▸ Task prompt
Output all the material that follows, exactly as given.

— BEGIN —

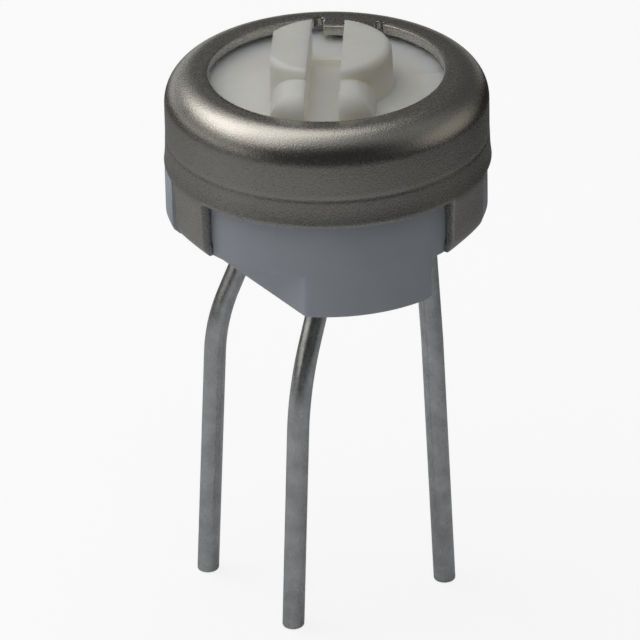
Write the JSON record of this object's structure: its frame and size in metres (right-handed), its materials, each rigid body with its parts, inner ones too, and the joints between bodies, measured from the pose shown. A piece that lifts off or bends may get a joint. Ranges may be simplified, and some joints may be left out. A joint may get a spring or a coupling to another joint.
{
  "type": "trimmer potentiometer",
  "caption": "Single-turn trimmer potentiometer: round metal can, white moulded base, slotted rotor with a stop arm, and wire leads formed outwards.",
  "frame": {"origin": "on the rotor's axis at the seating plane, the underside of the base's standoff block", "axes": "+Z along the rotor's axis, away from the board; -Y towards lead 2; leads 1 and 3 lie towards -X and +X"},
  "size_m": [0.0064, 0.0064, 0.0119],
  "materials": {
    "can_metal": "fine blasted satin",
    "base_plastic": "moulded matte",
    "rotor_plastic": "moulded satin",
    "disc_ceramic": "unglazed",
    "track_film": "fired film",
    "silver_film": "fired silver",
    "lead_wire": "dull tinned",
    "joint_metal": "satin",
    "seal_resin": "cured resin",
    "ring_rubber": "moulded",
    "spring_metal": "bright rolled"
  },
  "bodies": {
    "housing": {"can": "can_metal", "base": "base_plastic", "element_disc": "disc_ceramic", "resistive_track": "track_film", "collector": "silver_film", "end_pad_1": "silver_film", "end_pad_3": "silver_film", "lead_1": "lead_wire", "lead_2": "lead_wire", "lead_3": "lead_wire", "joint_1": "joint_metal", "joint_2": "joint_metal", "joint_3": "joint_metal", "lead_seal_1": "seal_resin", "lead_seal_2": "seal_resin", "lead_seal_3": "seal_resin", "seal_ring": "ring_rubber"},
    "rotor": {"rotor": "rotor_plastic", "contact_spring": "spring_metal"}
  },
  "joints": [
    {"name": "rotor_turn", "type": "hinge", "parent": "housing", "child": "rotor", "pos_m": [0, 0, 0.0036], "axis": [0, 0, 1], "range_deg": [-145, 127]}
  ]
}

— END —

▸ Answer
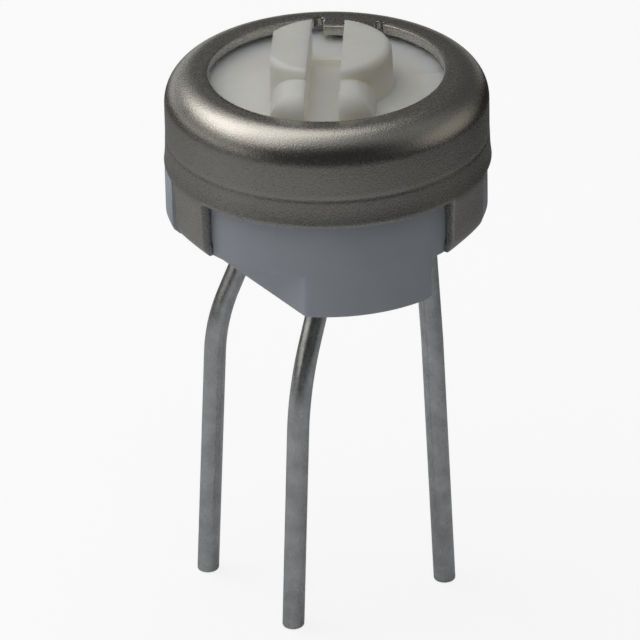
Write the JSON record of this object's structure: its frame and size in metres (right-handed), its materials, each rigid body with its parts, inner ones too, and the joints between bodies, measured from the pose shown. A piece that lifts off or bends may get a joint. Ranges may be simplified, and some joints may be left out. A joint may get a spring or a coupling to another joint.
{
  "type": "trimmer potentiometer",
  "caption": "Single-turn trimmer potentiometer: round metal can, white moulded base, slotted rotor with a stop arm, and wire leads formed outwards.",
  "frame": {"origin": "on the rotor's axis at the seating plane, the underside of the base's standoff block", "axes": "+Z along the rotor's axis, away from the board; -Y towards lead 2; leads 1 and 3 lie towards -X and +X"},
  "size_m": [0.0064, 0.0064, 0.0119],
  "materials": {
    "can_metal": "fine blasted satin",
    "base_plastic": "moulded matte",
    "rotor_plastic": "moulded satin",
    "disc_ceramic": "unglazed",
    "track_film": "fired film",
    "silver_film": "fired silver",
    "lead_wire": "dull tinned",
    "joint_metal": "satin",
    "seal_resin": "cured resin",
    "ring_rubber": "moulded",
    "spring_metal": "bright rolled"
  },
  "bodies": {
    "housing": {"can": "can_metal", "base": "base_plastic", "element_disc": "disc_ceramic", "resistive_track": "track_film", "collector": "silver_film", "end_pad_1": "silver_film", "end_pad_3": "silver_film", "lead_1": "lead_wire", "lead_2": "lead_wire", "lead_3": "lead_wire", "joint_1": "joint_metal", "joint_2": "joint_metal", "joint_3": "joint_metal", "lead_seal_1": "seal_resin", "lead_seal_2": "seal_resin", "lead_seal_3": "seal_resin", "seal_ring": "ring_rubber"},
    "rotor": {"rotor": "rotor_plastic", "contact_spring": "spring_metal"}
  },
  "joints": [
    {"name": "rotor_turn", "type": "hinge", "parent": "housing", "child": "rotor", "pos_m": [0, 0, 0.0036], "axis": [0, 0, 1], "range_deg": [-145, 127]}
  ]
}